Debbie Faulkner, Windspeaker Contributor, Calgary

Volume

12

Issue

10

Year

1994

Page R2

At first, Daniel Beatty's singing seemed like a voice crooning in an urban wilderness of glass, chrome and polished marble.

His ballads about green grass, trees, blue skies, love, alcoholism, poverty didn't seem to fit with three floors of up-scale boutiques and grey suits of Bankers' Hall.

But Beatty, and other participants of Calgary's sixth annual International Native Arts Festival, reveled in the seeming disparity. One must look below the granite and chrome surfaces, added Ernie Whitford, former executive director of the festival.

"The artists and their imagery are of the earth, but this building has also come from the earth."

From Aug. 13-21, approximately 50 Native artists, performers and writers from across Canada and the United States displayed their artwork, sang their songs and read their stories under the giant polished granite columns of the east and west atriums of Bankers' Hall in downtown Calgary.
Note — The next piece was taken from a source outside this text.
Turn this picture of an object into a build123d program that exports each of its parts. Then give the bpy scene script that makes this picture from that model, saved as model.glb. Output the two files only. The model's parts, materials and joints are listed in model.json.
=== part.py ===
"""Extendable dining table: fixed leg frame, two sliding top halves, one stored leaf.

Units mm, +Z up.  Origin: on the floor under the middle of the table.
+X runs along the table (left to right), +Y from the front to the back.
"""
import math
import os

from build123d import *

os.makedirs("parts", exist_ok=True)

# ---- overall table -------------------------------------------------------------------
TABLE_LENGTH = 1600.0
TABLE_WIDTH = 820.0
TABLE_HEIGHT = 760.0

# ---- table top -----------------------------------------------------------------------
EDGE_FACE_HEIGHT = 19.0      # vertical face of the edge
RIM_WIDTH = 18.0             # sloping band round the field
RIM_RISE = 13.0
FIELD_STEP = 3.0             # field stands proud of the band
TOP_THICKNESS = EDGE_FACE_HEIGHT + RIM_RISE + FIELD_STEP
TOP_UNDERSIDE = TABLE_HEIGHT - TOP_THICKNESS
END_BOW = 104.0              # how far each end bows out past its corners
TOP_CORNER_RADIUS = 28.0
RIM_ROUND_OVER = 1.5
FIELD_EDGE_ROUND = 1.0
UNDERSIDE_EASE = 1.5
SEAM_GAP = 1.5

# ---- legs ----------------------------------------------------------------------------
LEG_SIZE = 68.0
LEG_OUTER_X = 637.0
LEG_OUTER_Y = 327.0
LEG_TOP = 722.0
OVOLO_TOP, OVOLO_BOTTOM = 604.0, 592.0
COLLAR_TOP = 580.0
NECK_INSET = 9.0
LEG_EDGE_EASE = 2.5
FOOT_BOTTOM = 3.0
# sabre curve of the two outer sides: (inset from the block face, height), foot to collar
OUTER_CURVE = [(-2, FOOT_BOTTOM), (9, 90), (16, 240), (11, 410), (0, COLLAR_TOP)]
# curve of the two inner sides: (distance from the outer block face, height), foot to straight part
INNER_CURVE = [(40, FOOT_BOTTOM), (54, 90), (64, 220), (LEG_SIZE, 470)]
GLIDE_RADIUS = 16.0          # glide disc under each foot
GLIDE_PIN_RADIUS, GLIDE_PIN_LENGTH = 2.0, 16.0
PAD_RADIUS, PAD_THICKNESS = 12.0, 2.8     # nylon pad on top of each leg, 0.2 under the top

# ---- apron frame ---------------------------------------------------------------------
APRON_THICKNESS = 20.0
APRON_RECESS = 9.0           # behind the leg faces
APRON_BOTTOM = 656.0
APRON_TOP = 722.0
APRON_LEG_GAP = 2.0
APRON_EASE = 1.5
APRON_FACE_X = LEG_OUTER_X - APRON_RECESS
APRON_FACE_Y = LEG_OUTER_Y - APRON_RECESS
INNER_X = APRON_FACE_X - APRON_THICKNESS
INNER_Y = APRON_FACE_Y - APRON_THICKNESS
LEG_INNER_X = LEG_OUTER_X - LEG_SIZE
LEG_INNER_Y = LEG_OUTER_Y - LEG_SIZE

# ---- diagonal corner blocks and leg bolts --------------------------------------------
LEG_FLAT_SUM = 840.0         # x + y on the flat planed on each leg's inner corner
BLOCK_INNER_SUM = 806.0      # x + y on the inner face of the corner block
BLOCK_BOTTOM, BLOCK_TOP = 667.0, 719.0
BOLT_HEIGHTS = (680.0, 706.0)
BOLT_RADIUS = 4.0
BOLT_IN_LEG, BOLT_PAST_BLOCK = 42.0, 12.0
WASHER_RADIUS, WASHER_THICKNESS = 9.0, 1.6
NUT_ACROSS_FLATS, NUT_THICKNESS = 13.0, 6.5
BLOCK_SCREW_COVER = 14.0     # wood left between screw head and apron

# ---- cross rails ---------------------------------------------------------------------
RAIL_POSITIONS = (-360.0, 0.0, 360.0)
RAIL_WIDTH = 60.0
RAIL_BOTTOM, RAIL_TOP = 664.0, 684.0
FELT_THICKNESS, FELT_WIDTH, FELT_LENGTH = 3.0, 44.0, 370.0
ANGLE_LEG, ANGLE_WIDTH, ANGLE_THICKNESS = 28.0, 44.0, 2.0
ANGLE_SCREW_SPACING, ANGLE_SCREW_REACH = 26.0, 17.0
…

Other daily attractions at the festival included dancing, workshops and a tipi raising.

Iroquois artist and Elder Wilmer (Duffy) Wilson and art consultant Liz Clark founded the festival in 1988 to highlight Native culture to the general public and to encourage Aboriginal arts to meet together and learn from each other.

Throughout the nine-day event, Native authors read their works in the Bankers' Hall auditorium and various bookstores.

"The festival is a chance (for Native artists) not only to sell their art but to network with each other," said Sharon Whittaker, president of the festival's board.

"There is a community and family spirit that has built up for the artists who come back year after year," she said.

The festival has more than 60 government and corporate sponsors and operates on a $100,000 budget and a corps of approximately 50 volunteers.